Can data be used to co-liberate students, teachers and principals?

Over recent years data science has become integral to many sectors across society. From learning analytics and public health to making sense of social media metrics, data science is now thought of as essential for optimizing performance, lifting profits and ensuring success. However, the insights derived from data science are only as good as the processes and principles upon which it is based. While there’s a lot of hype about the power and objectivity of data-driven insights, we now have a long list of cases in which data science has proven decidedly fallible. Think, for example, of the algorithms that classified black people as ‘gorillas’ or data that is used in ‘redlining’ particular neighbourhoods to deny residents various services. The problem is not simply with the ‘science’ per se, but the assumptions that data scientists have about the world which we now know influences virtually every stage of datafication.

In response to these issues, we have seen the emergence of data ethics and data justice. While both are steps in the right direction, there is now a pretty strong argument for advancing data justice over data ethics. As D’Iganzio and Klein (2020) explain in Data Feminism, data ethics might attempt to do good, but because it is mainly focused on technological fixes it never challenges the systems and structures that maintain oppression. In other words, data ethics keeps the roots of the problem in place. For example, rather than alleviating bias, which is a focus of data ethics, data justice seeks to alleviate oppression. Similarly, data ethics calls for transparency of data science processes, whereas data justice aims for critical reflexivity of data scientists. While the concept of data justice lays down a more significant challenge for the research community, it is only through a comprehensive shift in practices and dispositions that genuine change can take place.

One recurring theme throughout D’Ignazio and Klein’s book that is particularly useful to our Data Smart Schools project is the notion of co-liberation. Where data ethics might aim for accountability, data justice seeks co-liberation with those who are subjects to (and of) the data. In many respects, co-liberation provides a useful complement to our methodology of participatory design. However, co-liberation could be seen as more explicitly political in orientation. So, what might it mean to foreground co-liberation in our work with data in schools?

First, a commitment to co-liberation means working with all data stakeholders in schools throughout the project – from design through to data collection and analysis.  As D’Ignazio and Klein explain, co-liberation ‘doesn’t mean “free the data,” but rather “free the people”’ (p.63). It is a ‘commitment to and a belief in mutual benefit, from members of dominant groups and minoritized groups’ (p.63). The idea of mutual benefit means not just the people with less privilege (i.e. students), but also those with more privilege (i.e. teachers and principals). Early findings from our project suggest that a wealth of data from numerous sources (automated and manually generated) is routinely collected about students. However, it is often one or two teachers (typically male maths teachers or those in administration), tasked with doing the data processing and analysis. Co-liberation encourages us to consider what would it mean to work with students to find out what sort of data they believe reflects their learning and well-being. How would that change the use of data in schools? Furthermore, it might involve asking individual teachers to collect data on their students in a way that reflects the demands of the subject area, rather than simply via external collection methods (i.e. NAPLAN etc).

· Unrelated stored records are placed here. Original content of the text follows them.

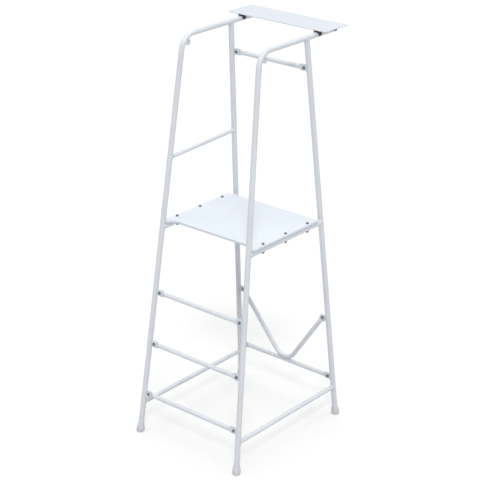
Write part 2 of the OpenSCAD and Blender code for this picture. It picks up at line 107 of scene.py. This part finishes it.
class Shading:
    """The node tree of a material or of the world, with the kinds of node that this scene uses."""

    def __init__(self, tree):
        self.nodes, self.links = tree.nodes, tree.links

    def feed(self, node, sockets):
        """Links outputs to a node's inputs or sets their values, a colour's without its alpha."""
        for key, value in sockets.items():
            socket = node.inputs[key]
            if isinstance(value, bpy.types.NodeSocket):
                self.links.new(value, socket)
            elif socket.type == "RGBA":
                socket.default_value = (*value, 1)
            else:
                socket.default_value = value

    def node(self, kind, sockets=None, **settings):
        """A new node with its settings, and its inputs fed by name or number."""
        made = self.nodes.new("ShaderNode" + kind)
        for key, value in settings.items():
            setattr(made, key, value)
        self.feed(made, sockets or {})
        return made

    def coordinates(self, stretch=None):
        """The part's own coordinates in metres, stretched along the axes if asked for."""
        made = self.node("TexCoord").outputs["Object"]
        if stretch:
            made = self.node("Mapping", {"Vector": made, "Scale": stretch}).outputs["Vector"]
        return made

    def z_of(self, vector):
        return self.node("SeparateXYZ", {"Vector": vector}).outputs["Z"]

    def noise(self, coords, scale, detail=2.0, roughness=0.5, distortion=0.0):
        """A cloudy pattern, with its scale in features to the metre."""
        sockets = {"Vector": coords, "Scale": scale, "Detail": detail, "Roughness": roughness,
                   "Distortion": distortion}
        return self.node("TexNoise", sockets).outputs["Fac"]

    def spread(self, source, to, between=(0.35, 0.65)):
        """A texture's value brought from one range to another."""
        sockets = {"Value": source, "From Min": between[0], "From Max": between[1],
                   "To Min": to[0], "To Max": to[1]}
        return self.node("MapRange", sockets).outputs["Result"]

    def maths(self, operation, *values):
        return self.node("Math", dict(enumerate(values)), operation=operation).outputs["Value"]

    def mix(self, factor, under, over, blend="MIX"):
        """One colour laid over another."""
        return self.node("Mix", {"Factor": factor, "A": under, "B": over}, data_type="RGBA",
                         blend_type=blend).outputs["Result"]

    def stain(self, under, over, pattern, most=1.0, between=(0.35, 0.65), blend="MIX"):
        """One colour laid over another where a pattern is strong, up to a share of it."""
        return self.mix(self.spread(pattern, (0.0, most), between), under, over, blend)

    def mix_shaders(self, factor, first, second):
        return self.node("MixShader", {0: factor, 1: first, 2: second}).outputs["Shader"]

    def bump(self, height, strength, distance, normal=None):
        sockets = {"Height": height, "Strength": strength, "Distance": distance}
        if normal:
            sockets["Normal"] = normal
        return self.node("Bump", sockets).outputs["Normal"]

    def rounded(self, radius):
        """Normals that round off an edge by a small radius."""
        return self.node("Bevel", {"Radius": radius}, samples=6).outputs["Normal"]

    def true_normal(self):
        return self.node("NewGeometry").outputs["Normal"]

    def edge_wear_and_shade(self, coords, radius, most):
        """Share of wear and painted edge shade: it rises towards an edge, within the radius, and is
        broken up by a little noise.
        """
        turned = self.node("VectorMath", {0: self.rounded(radius), 1: self.true_normal()},
                           operation="DOT_PRODUCT").outputs["Value"]
        near = self.spread(turned, to=(most, 0.0), between=(0.75, 0.995))
        broken = self.noise(coords, scale=60.0, detail=4.0, roughness=0.7, distortion=0.5)
        return self.maths("MULTIPLY", near, self.spread(broken, to=(0.5, 1.0)))

    def darkening_near_floor(self, coords, most, heights, scale, least, between):
        """Darkening that fades from one height to another, and is broken up by noise: painted shade
        on the powder coat, a darker bottom on the caps.
        """
        low = self.spread(self.z_of(coords), to=(most, 0.0), between=heights)
        marks = self.noise(coords, scale, detail=5.0, roughness=0.7, distortion=0.6)
        return self.maths("MULTIPLY", low, self.spread(marks, (least, 1.0), between))


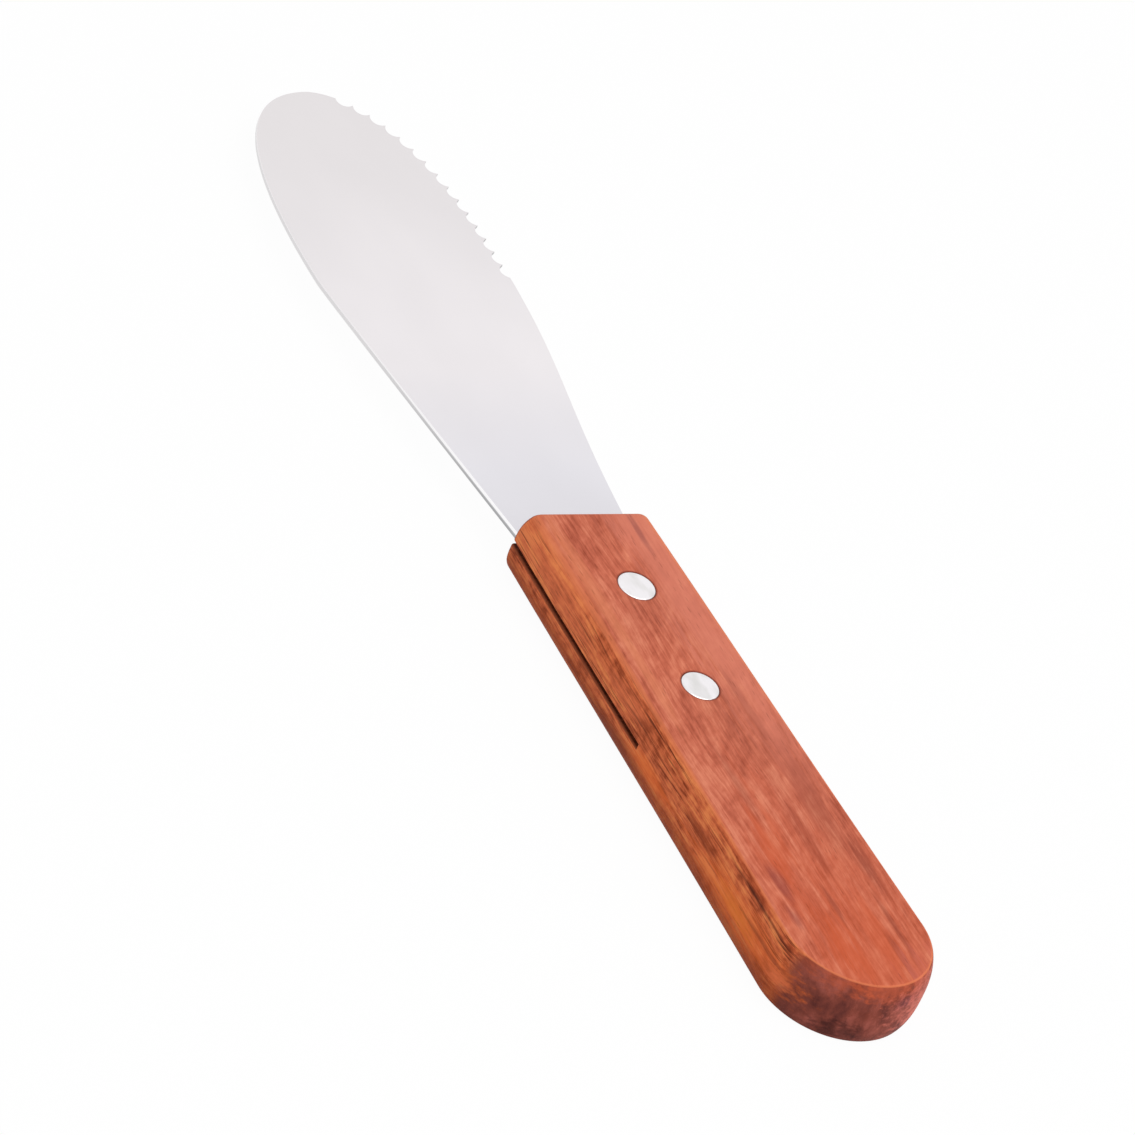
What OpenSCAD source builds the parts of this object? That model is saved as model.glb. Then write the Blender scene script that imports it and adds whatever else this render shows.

Second, data is often used to hold teachers, administrators and principals accountable to those higher up the ‘chain’ than themselves. Here data processing and analysis is often done somewhere else (i.e. central administration) and the results left for staff to ‘speak to’. But what if teachers and Principals collected data about their own practices and their school’s processes? Such processes would ensure the data stays ‘local’ in a way recommend by Yanni Loukissas (2019) in order to create a ‘data settings’ rather than ‘data sets’. Data would be freed up to take a variety of forms with analysis providing an opportunity for critical reflection on practice and process.

D’Ignazio and Klein recommend that data science projects pursue two important outcomes. The first is knowledge transfer– i.e. a two-way exchange that involves ‘technical capacity building within the community so that any data products can be maintained and/or enhanced without requiring external expertise’ as well as ‘enhanced understanding of and respect for local knowledge for external collaboration’. The second outcome is building social infrastructures, which ‘involves an explicit focus on cultivating community solidarity through the project’ (p.142). These two outcomes ensure data processes in the school are empowering to all in the data setting, rather than a select few.

Co-liberation is a useful way to counter the new data power circulating in schools. D’Ignazio and Klein remind us that schools should aim for ‘…a well-designed, data driven, participatory process, one that centres the standpoints of those most marginalised, empowers project participants, and builds new relationships across lines of social difference’ (p.148). Before data-driven hegemony is normalised, co-liberation provides schools with the motivation and process to intervene.

 

References:

D’Ignazio, C., & Klein, L. (2020). Data Feminism. Cambridge, MA: The MIT Press.